In our school we aim to instil a positive attitude towards handwriting. Handwriting is discretely taught daily in the Foundation Stage and the beginning of Y1, at least twice a week in Y2 and once a week in KS2.We introduce joined up handwriting at an early stage of a child’s development. From Year 1 students are encouraged to develop a joined, confident handwriting style that is clear, legible and fluent by the end of Year 2. Many of our children require further consistent practise of joining handwriting in LKS2. Therefore, as a school we made the decision to withhold pens until Y4 to ensure that the majority of children have secure letter formation.
Vocabulary, grammar and punctuation is planned and taught as an integral part of each unit of work. The objectives are carefully matched to the unit of work to enable them to be taught and learnt within a meaningful context. It is evident that the lack of language affects our pupils’ vocabulary so at Lyme we place a great of emphasis on developing vocabulary through English and also through cross-curricular topics. We always aim to invite visitors, book workshops and organise visits to boost language and vocabulary and give the children the first -hand experiences to write about.

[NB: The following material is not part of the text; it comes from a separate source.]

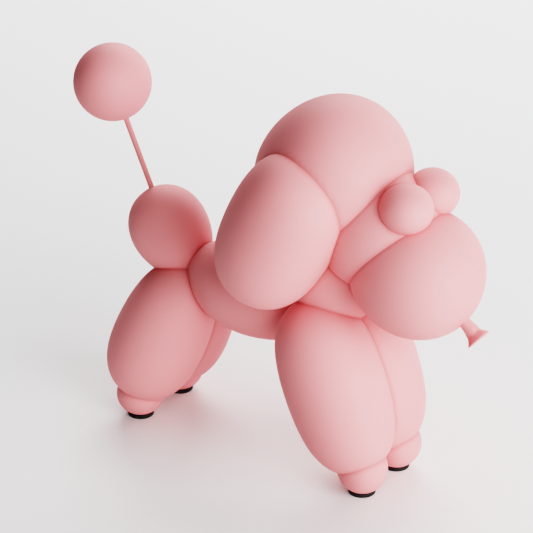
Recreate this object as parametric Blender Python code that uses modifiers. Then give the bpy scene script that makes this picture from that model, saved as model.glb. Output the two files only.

Writing has obvious links to many subjects in school and teachers aim to make the most of those links to create exciting and purposeful writing opportunities. School trips and visitors are an integral part of our Learning Challenge curriculum and often foster inspiration to write. Children practise and develop their writing skills in other subjects such as science, history or geography and use knowledge from other subjects to inform and inspire writing in English lessons.
Assessment and Curriculum Planning
Teachers assess student's work in writing. The on-going, formative short-term assessments that teachers make as part of every lesson help them to adjust their daily plans. They match these short-term assessments closely to the teaching objectives. Written or verbal feedback is given as next steps to help guide student's progress. All students are encouraged to use self -assessment to think about how they could improve their writing. We use green editing pens to make clear where children have self-edited.
In Early Years, children are assessed against the EYFS age related criteria within the strand of Literacy Development, though aspects of writing can be seen in many areas of the creative curriculum.
At KS1 & 2 we use the National Curriculum charted through objective statements to monitor individual pupil progress against the key stage expectations. The system assesses pupil progress against age appropriate descriptors; this enables teachers to monitor which pupils are working towards their age-related expectations and who may be exceeding these goals. This information is then used to inform curriculum planning outlining how additional support or challenge can be provided in order to meet the needs of our pupils. This information is also used by teachers when reporting to parents. In addition, In Y2 and Y6 we use the teacher interim framework for writing to assess writing at the end of the year.